__Data block__:
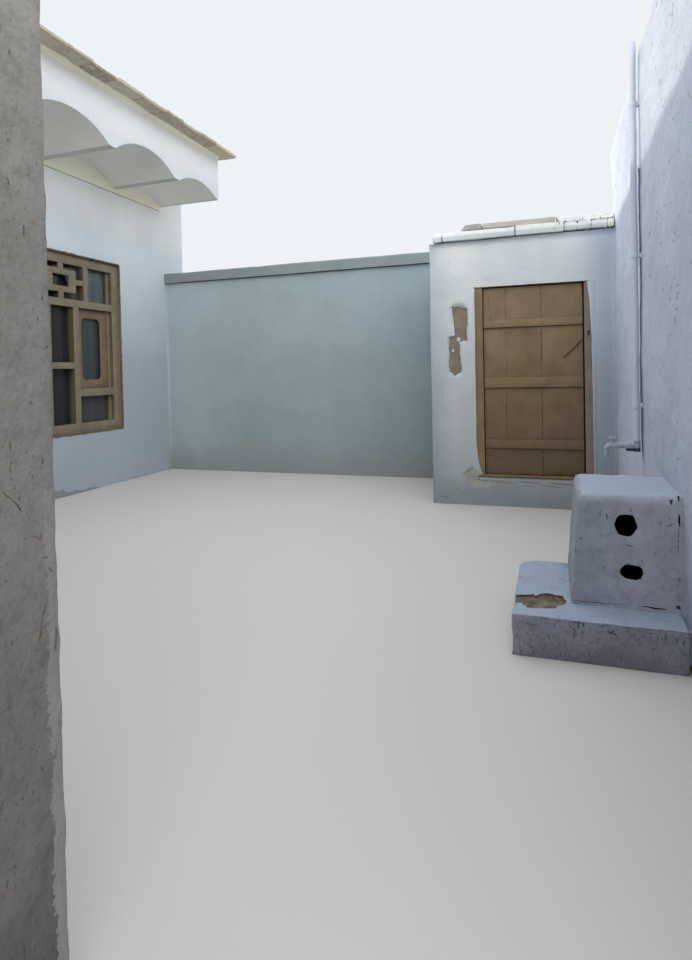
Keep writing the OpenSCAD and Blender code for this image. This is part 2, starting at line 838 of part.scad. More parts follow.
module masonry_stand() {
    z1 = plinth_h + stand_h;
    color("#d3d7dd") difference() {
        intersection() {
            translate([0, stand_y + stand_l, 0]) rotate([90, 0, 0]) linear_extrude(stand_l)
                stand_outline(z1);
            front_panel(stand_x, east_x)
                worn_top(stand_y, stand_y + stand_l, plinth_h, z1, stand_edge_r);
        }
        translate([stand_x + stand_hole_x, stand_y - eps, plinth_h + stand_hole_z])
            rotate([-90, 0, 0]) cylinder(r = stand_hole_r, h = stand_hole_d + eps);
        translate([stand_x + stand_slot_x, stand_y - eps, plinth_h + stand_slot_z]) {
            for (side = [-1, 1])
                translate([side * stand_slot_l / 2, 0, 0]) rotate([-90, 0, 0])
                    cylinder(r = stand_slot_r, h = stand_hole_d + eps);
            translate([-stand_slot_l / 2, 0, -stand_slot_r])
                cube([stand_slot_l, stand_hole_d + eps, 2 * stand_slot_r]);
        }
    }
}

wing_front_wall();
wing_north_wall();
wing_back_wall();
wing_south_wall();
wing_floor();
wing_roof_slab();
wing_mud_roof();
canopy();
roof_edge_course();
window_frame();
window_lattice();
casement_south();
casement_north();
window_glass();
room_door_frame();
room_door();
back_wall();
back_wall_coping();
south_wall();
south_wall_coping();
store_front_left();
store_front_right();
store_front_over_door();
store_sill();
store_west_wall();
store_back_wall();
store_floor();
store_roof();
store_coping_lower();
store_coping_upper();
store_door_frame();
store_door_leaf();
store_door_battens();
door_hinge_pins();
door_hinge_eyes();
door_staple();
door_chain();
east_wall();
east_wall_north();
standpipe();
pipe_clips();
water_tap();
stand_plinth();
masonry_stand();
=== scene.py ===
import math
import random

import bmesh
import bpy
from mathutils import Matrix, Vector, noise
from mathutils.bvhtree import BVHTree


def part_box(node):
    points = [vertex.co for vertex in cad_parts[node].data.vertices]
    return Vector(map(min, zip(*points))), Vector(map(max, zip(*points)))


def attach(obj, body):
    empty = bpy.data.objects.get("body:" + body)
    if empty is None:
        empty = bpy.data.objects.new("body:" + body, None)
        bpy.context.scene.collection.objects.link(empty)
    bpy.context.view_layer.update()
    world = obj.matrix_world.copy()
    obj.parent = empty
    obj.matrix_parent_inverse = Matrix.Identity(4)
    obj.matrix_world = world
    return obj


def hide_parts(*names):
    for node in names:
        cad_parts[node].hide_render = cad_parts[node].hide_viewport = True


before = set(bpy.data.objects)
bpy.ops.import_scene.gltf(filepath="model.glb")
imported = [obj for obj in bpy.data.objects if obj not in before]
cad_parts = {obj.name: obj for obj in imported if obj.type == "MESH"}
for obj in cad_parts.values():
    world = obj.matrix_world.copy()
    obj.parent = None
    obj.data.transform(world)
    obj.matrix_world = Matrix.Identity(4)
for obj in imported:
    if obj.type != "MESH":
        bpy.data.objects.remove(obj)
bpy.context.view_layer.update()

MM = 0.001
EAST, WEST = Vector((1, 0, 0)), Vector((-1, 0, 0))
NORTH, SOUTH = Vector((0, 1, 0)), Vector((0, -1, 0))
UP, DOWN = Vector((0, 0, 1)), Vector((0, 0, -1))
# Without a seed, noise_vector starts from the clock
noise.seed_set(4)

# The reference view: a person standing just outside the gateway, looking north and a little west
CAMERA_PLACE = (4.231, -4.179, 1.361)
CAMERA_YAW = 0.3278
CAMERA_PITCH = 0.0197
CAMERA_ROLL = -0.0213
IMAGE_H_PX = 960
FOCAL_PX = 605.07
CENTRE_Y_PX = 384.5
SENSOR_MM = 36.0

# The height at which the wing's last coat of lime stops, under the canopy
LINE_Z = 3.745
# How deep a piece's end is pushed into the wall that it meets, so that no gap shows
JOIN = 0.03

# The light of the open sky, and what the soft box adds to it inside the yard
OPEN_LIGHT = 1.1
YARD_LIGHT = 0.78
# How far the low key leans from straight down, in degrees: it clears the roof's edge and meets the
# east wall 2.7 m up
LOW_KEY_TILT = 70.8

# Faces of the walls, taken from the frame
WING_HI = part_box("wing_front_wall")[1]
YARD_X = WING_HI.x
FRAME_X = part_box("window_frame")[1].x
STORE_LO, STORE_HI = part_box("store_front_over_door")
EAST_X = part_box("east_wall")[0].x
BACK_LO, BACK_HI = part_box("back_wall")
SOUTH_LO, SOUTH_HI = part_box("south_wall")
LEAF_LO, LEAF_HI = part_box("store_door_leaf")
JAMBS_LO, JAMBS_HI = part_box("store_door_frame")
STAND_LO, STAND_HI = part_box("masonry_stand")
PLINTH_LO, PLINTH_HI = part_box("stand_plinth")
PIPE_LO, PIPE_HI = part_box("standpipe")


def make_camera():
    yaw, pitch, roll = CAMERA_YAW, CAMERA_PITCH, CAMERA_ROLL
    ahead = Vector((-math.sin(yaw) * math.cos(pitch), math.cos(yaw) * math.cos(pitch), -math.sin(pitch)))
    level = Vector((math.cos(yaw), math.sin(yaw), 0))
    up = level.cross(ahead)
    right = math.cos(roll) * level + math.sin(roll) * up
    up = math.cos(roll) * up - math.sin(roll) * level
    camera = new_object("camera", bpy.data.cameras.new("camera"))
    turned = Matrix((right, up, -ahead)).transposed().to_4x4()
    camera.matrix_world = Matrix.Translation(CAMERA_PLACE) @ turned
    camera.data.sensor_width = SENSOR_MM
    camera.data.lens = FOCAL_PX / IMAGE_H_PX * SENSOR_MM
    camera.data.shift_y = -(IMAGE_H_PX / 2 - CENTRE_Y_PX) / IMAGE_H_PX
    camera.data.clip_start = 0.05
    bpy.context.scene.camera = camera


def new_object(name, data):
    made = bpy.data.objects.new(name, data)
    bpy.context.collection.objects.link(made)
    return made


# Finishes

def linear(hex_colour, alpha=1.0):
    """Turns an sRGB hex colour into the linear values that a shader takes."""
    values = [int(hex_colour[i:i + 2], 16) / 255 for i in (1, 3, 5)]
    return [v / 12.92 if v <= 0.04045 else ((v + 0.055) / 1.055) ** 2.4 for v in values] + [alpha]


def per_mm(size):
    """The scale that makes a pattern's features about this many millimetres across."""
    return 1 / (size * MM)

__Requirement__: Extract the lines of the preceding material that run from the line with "wing_front_wall();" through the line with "for node in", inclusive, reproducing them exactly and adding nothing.

__Worked answer__:
wing_front_wall();
wing_north_wall();
wing_back_wall();
wing_south_wall();
wing_floor();
wing_roof_slab();
wing_mud_roof();
canopy();
roof_edge_course();
window_frame();
window_lattice();
casement_south();
casement_north();
window_glass();
room_door_frame();
room_door();
back_wall();
back_wall_coping();
south_wall();
south_wall_coping();
store_front_left();
store_front_right();
store_front_over_door();
store_sill();
store_west_wall();
store_back_wall();
store_floor();
store_roof();
store_coping_lower();
store_coping_upper();
store_door_frame();
store_door_leaf();
store_door_battens();
door_hinge_pins();
door_hinge_eyes();
door_staple();
door_chain();
east_wall();
east_wall_north();
standpipe();
pipe_clips();
water_tap();
stand_plinth();
masonry_stand();
=== scene.py ===
import math
import random

import bmesh
import bpy
from mathutils import Matrix, Vector, noise
from mathutils.bvhtree import BVHTree


def part_box(node):
    points = [vertex.co for vertex in cad_parts[node].data.vertices]
    return Vector(map(min, zip(*points))), Vector(map(max, zip(*points)))


def attach(obj, body):
    empty = bpy.data.objects.get("body:" + body)
    if empty is None:
        empty = bpy.data.objects.new("body:" + body, None)
        bpy.context.scene.collection.objects.link(empty)
    bpy.context.view_layer.update()
    world = obj.matrix_world.copy()
    obj.parent = empty
    obj.matrix_parent_inverse = Matrix.Identity(4)
    obj.matrix_world = world
    return obj


def hide_parts(*names):
    for node in names:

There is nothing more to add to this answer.